*What to do*. The material below contains a line with "wheel_bearings();" and a line with "record = json.load(file)". Copy exactly those two lines and all lines between them.

----- Exercise data

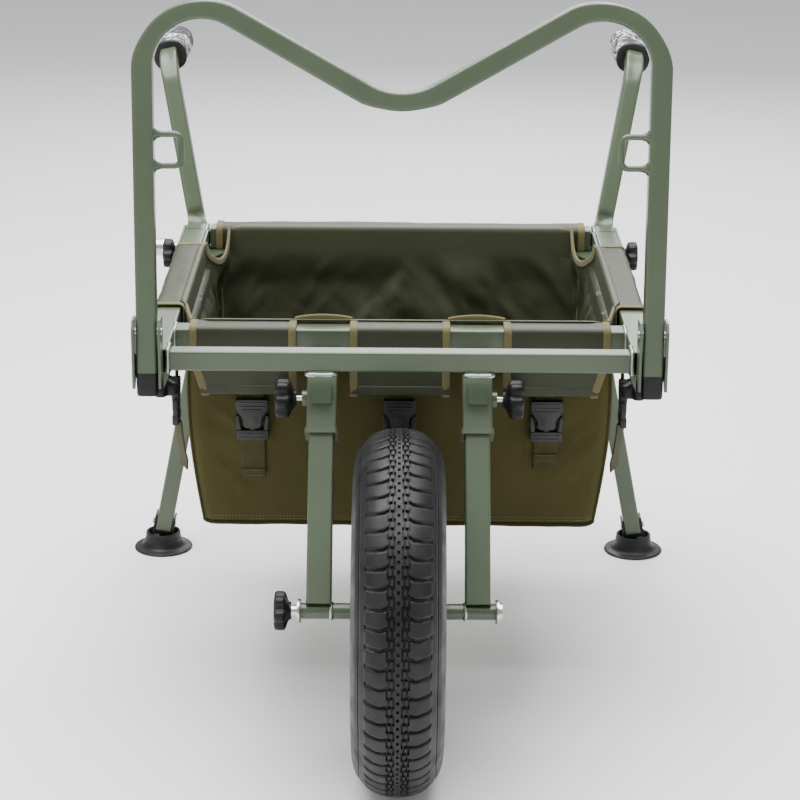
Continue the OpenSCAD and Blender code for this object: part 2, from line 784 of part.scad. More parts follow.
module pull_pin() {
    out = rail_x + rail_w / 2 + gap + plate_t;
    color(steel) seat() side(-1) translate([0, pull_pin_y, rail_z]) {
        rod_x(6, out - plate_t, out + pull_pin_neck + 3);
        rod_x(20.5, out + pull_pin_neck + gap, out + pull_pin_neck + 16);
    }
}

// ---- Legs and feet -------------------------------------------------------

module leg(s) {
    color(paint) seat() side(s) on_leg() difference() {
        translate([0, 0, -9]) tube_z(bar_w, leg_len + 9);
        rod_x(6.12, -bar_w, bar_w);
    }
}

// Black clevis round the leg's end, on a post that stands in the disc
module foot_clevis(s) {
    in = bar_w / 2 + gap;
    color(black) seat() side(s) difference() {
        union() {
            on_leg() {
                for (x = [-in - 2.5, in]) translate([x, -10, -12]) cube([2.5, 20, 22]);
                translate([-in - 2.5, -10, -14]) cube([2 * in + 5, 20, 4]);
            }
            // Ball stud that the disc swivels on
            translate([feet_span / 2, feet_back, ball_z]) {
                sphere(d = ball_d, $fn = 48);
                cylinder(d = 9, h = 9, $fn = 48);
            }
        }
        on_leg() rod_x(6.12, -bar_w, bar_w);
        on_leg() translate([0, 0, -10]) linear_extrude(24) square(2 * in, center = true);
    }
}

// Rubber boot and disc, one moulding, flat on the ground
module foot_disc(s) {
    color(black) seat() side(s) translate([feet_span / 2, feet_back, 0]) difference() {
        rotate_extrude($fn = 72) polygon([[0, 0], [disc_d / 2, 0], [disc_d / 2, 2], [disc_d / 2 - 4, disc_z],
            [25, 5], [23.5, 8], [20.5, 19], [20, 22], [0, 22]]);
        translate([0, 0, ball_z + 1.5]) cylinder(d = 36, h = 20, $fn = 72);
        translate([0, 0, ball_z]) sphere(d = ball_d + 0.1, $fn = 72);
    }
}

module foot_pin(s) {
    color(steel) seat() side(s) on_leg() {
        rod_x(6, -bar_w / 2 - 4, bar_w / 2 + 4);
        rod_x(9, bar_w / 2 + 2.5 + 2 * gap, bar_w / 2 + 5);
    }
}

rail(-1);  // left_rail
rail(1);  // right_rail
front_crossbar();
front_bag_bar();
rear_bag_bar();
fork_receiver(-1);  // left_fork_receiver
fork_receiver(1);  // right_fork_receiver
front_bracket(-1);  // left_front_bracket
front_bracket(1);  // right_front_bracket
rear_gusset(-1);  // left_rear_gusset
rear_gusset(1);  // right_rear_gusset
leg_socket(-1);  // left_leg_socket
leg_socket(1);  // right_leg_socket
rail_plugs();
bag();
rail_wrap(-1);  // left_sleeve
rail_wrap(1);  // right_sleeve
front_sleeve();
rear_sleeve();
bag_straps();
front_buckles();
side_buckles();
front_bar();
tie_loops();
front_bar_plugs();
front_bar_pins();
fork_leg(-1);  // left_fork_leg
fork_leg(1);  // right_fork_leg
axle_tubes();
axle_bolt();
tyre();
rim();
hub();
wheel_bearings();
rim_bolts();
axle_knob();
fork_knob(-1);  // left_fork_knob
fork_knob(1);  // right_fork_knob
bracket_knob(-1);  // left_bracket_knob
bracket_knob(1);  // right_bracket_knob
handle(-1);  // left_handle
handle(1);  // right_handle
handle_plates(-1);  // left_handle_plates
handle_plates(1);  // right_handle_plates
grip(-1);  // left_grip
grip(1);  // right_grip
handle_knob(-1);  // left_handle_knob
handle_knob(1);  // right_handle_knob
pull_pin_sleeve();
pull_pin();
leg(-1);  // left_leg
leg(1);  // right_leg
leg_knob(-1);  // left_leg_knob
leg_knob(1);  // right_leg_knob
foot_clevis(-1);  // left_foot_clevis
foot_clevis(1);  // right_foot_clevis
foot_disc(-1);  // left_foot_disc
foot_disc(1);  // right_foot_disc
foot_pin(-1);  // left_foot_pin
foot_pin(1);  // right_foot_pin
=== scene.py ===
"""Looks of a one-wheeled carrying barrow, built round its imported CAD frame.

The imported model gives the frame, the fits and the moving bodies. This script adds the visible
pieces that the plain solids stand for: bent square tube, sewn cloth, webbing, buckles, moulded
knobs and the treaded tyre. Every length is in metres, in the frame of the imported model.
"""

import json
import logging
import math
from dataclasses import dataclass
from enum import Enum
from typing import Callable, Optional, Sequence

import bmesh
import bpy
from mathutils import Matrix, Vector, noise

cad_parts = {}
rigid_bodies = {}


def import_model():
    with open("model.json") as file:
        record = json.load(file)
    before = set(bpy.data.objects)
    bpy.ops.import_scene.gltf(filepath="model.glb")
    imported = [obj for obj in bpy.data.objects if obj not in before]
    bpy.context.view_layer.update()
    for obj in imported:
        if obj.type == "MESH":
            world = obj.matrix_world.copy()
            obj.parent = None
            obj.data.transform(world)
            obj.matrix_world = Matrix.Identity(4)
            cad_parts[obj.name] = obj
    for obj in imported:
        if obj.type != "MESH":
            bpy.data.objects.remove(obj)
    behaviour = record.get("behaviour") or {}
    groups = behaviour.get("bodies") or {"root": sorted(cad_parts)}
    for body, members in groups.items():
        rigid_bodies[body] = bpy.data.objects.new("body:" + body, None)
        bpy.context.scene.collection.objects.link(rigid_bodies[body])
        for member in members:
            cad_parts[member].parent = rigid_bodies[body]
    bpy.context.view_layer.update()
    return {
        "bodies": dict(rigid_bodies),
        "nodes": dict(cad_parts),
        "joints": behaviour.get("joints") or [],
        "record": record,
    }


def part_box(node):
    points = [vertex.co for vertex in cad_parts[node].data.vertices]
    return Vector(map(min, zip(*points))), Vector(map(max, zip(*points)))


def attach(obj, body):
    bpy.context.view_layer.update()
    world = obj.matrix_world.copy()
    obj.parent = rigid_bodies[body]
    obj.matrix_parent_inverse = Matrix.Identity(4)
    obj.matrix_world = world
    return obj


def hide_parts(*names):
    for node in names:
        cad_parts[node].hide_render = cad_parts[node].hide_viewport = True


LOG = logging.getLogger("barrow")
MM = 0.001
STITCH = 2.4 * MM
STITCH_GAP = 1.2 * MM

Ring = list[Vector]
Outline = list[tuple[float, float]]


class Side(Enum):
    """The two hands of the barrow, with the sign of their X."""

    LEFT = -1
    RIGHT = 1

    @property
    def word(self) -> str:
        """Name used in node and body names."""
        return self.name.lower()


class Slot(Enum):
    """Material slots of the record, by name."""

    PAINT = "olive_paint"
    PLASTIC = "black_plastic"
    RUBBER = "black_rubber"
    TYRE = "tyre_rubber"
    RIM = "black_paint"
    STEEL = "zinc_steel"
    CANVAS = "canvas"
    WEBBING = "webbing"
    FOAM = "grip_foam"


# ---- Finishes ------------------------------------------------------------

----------
----- Exercise data

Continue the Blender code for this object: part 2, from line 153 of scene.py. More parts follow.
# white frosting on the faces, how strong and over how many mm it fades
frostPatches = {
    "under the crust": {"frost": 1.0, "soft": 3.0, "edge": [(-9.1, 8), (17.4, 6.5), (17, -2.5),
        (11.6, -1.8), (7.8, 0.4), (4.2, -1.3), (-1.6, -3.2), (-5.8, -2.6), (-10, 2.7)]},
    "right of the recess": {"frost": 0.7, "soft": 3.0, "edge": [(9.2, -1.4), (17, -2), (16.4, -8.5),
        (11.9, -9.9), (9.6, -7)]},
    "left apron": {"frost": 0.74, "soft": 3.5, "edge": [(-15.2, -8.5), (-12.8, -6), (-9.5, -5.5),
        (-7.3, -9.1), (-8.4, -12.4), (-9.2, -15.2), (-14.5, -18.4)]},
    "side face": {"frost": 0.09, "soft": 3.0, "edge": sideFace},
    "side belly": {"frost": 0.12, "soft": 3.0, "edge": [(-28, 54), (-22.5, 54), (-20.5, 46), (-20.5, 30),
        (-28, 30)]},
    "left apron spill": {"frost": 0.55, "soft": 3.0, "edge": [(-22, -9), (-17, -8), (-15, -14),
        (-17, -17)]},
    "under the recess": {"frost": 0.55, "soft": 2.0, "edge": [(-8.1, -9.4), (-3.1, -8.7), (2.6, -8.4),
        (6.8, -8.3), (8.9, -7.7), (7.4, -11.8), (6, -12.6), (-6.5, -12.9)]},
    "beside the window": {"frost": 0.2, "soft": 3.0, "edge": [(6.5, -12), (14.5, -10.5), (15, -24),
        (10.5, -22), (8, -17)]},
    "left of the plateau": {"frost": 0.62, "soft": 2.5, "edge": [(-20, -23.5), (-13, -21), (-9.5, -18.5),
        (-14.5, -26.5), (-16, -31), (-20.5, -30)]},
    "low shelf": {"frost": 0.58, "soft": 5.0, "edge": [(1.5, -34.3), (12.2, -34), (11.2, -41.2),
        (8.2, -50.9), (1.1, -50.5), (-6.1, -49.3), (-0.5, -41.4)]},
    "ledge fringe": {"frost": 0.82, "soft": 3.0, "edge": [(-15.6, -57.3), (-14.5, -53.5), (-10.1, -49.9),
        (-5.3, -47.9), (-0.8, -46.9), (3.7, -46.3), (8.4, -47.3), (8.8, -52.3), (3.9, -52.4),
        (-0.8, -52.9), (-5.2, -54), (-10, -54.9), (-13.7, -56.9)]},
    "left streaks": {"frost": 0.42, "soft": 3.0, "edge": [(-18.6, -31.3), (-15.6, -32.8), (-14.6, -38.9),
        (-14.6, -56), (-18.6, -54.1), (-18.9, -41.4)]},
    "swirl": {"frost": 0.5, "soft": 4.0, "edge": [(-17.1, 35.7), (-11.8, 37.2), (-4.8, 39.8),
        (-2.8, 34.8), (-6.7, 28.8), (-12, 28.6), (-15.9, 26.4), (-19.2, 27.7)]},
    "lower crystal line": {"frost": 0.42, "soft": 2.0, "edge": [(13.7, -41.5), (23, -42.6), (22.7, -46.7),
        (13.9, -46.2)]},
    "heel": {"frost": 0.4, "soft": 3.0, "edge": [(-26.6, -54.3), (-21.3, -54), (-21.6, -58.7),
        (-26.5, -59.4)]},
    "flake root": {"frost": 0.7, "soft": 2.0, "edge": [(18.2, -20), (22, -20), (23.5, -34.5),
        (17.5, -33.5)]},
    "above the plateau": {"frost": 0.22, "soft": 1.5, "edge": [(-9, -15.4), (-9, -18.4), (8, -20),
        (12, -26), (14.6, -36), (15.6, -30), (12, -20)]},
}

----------

*Response to this task*.
wheel_bearings();
rim_bolts();
axle_knob();
fork_knob(-1);  // left_fork_knob
fork_knob(1);  // right_fork_knob
bracket_knob(-1);  // left_bracket_knob
bracket_knob(1);  // right_bracket_knob
handle(-1);  // left_handle
handle(1);  // right_handle
handle_plates(-1);  // left_handle_plates
handle_plates(1);  // right_handle_plates
grip(-1);  // left_grip
grip(1);  // right_grip
handle_knob(-1);  // left_handle_knob
handle_knob(1);  // right_handle_knob
pull_pin_sleeve();
pull_pin();
leg(-1);  // left_leg
leg(1);  // right_leg
leg_knob(-1);  // left_leg_knob
leg_knob(1);  // right_leg_knob
foot_clevis(-1);  // left_foot_clevis
foot_clevis(1);  // right_foot_clevis
foot_disc(-1);  // left_foot_disc
foot_disc(1);  // right_foot_disc
foot_pin(-1);  // left_foot_pin
foot_pin(1);  // right_foot_pin
=== scene.py ===
"""Looks of a one-wheeled carrying barrow, built round its imported CAD frame.

The imported model gives the frame, the fits and the moving bodies. This script adds the visible
pieces that the plain solids stand for: bent square tube, sewn cloth, webbing, buckles, moulded
knobs and the treaded tyre. Every length is in metres, in the frame of the imported model.
"""

import json
import logging
import math
from dataclasses import dataclass
from enum import Enum
from typing import Callable, Optional, Sequence

import bmesh
import bpy
from mathutils import Matrix, Vector, noise

cad_parts = {}
rigid_bodies = {}


def import_model():
    with open("model.json") as file:
        record = json.load(file)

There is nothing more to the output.